For more than 100 years, tree rings have served as a reliable way to estimate past climate conditions because in warmer years, which usually mean better growing conditions, tree rings tend to be wider. But herbivores that nibble away at trees also have an effect on tree ring size — a phenomenon that was known but never measured. Now, researchers from Norway and Scotland report the significant effect of grazing sheep on tree ring size over a nine-year period.
The researchers, whose findings are published in the current issue of the journal Functional Ecology, created nine fenced-off areas in the mountains of southern Norway. Some contained no sheep, some had about 10 sheep per square mile and some had about 30 sheep per square mile. Although sheep prefer to eat grass and herbs, in the mountains this is sometimes not enough, and they turn to shrubs and small trees for nourishment.

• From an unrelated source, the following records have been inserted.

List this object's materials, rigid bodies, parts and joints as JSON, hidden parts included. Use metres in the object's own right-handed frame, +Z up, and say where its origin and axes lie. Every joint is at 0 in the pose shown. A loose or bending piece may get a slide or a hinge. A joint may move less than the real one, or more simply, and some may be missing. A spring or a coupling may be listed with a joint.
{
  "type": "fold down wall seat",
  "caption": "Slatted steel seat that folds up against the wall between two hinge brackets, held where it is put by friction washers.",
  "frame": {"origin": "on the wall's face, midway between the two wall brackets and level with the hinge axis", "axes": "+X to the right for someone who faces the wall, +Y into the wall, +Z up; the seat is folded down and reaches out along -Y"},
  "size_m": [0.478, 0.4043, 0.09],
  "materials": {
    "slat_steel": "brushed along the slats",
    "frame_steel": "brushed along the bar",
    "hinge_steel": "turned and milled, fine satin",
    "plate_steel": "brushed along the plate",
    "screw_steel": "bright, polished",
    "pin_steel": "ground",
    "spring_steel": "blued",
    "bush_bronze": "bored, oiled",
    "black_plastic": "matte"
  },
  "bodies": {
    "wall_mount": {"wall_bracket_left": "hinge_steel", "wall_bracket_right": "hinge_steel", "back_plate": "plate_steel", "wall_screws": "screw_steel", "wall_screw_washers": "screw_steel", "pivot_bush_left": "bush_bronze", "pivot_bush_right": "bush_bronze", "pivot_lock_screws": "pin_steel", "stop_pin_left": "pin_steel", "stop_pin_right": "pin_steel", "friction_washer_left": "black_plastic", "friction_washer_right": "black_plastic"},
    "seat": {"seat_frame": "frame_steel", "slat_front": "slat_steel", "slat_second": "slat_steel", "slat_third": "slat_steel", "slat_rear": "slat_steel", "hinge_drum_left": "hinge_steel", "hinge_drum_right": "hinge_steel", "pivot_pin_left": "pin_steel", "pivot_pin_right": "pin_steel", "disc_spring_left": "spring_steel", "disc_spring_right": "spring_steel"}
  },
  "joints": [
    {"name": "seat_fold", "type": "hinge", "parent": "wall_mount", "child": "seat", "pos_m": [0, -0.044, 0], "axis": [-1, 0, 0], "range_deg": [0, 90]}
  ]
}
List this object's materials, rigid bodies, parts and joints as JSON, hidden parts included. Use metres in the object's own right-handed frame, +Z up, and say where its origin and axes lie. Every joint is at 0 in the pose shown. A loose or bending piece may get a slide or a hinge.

After nine years, the researchers sampled cross sections of more than 200 birch trees in the enclosed areas and measured the trees’ ring widths. “What we found is that the number of sheep had a very large impact,” said James Speed, an ecologist at the Museum of Natural History and Archaeology in Trondheim, Norway, and the study’s first author. “This shows how important the number of herbivores is.”
In areas where there were no sheep, the radial growth in the tree rings was double that areas with few sheep. And it was three times the growth seen in areas with the most sheep.
There was also, however, a clear pattern corresponding to climate. Finding ways to factor in the effect of herbivores might help researchers make more accurate climate estimations, Dr. Speed said. One way to estimate past herbivore populations might be to study the fossilized remains of fungi that live on dung, he said.